One Cut of the Dead (Kamera o tomeru na!, Shinichirou Ueda, 2017) ha sido el sleeper del año en Japón y podría considerarse el sleeper del festival, aunque no fuera reconocido con premio alguno. Historia de un equipo de rodaje de una película de zombis que, aparentemente, es atacado por zombis reales, One Cut of the Dead recurre al género para expresar su amor al cine de género y al cine en general de modo inteligente y cinematográficamente rigurosa. En su primera parte, durante el ataque zombi, la cinta está rodada de modo íntegro en plano secuencia. En el tercio final, contemplando la acción desde un punto de vista radicalmente distinto (pero de modo familiar para el espectador, no desvelaremos la sorpresa), la historia se estructura mediante un montaje impecable, de modo que la vincula con la primera mitad. Si el tramo inicial se antoja una spoof movie dirigida con mucha gracia por un grupo novel, la segunda mitad revela una planificación impecable desarrollada de modo muy preciso. Muy recomendable.

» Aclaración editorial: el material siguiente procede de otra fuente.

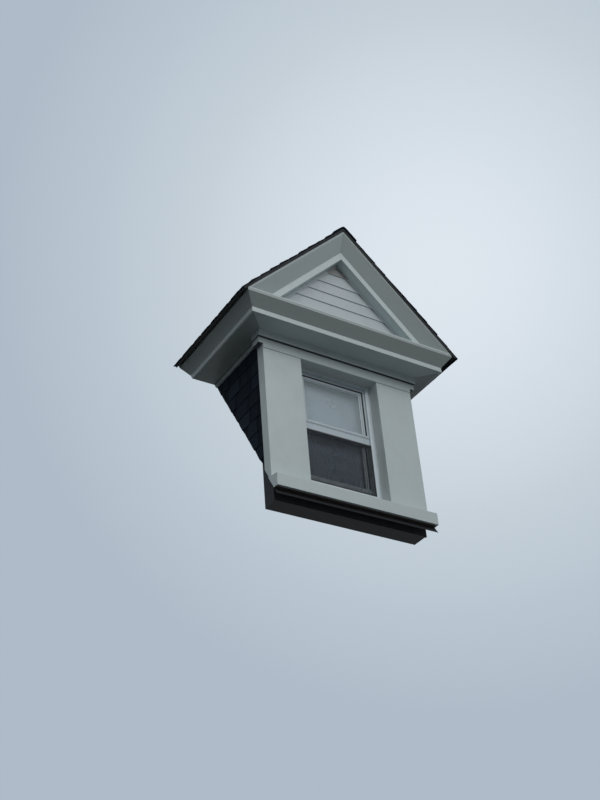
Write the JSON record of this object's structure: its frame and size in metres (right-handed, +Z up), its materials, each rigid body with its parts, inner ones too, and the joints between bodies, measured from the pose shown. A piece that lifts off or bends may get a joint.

Esta situación transgénero se daría también con American Animals (Bart Layton, 2018), la crónica de un robo fallido a una biblioteca por unos jóvenes insatisfechos con su vida. American Animals combina la trama (que incluye los lazos de amistad o contacto entre los personajes, la compleja elaboración del plan, el robo de unos incunables y el desenlace), elaborada sobre una historia real, con los comentarios realizados por los auténticos protagonistas. Layton desarrolló en El impostor (2012) la historia (una vez más volvemos a Cam, a Nancy y a Diamantino) de una suplantación de identidad en tan peculiar forma documental de modo que era difícil discernir como espectadores si recibíamos información real o no. Ahora trabaja de modo distinto, pero con intenciones similares, obligando al espectador a plantearse si está viendo una ficción o un docudrama. Porque, aunque American Animals es una obra muy efectiva a nivel narrativo, visualmente próxima a un telefilme y con muy buenas interpretaciones, Layton se permite no sólo la repetida aparición de los auténticos protagonistas, sino que ellos pongan en duda, una y otra vez, muchos de los pasajes referidos (quién tuvo la idea, quién gestionó los contactos, si realmente existieron, si hubo conversaciones sobre ellos…). Tal es la ironía resultante de confrontar la supuesta dramatización con los desmentimientos hechos por los personajes reales, que fuerza a plantearse si se trata sólo de un recurso más para engrasar la ficción como un auténtico golpe maestro o bien es un dispositivo metacinematográfico que reflexiona sobre la auténtica capacidad del cine de documentar la realidad… Y así nos encontraríamos ante una auténtica suplantación de género.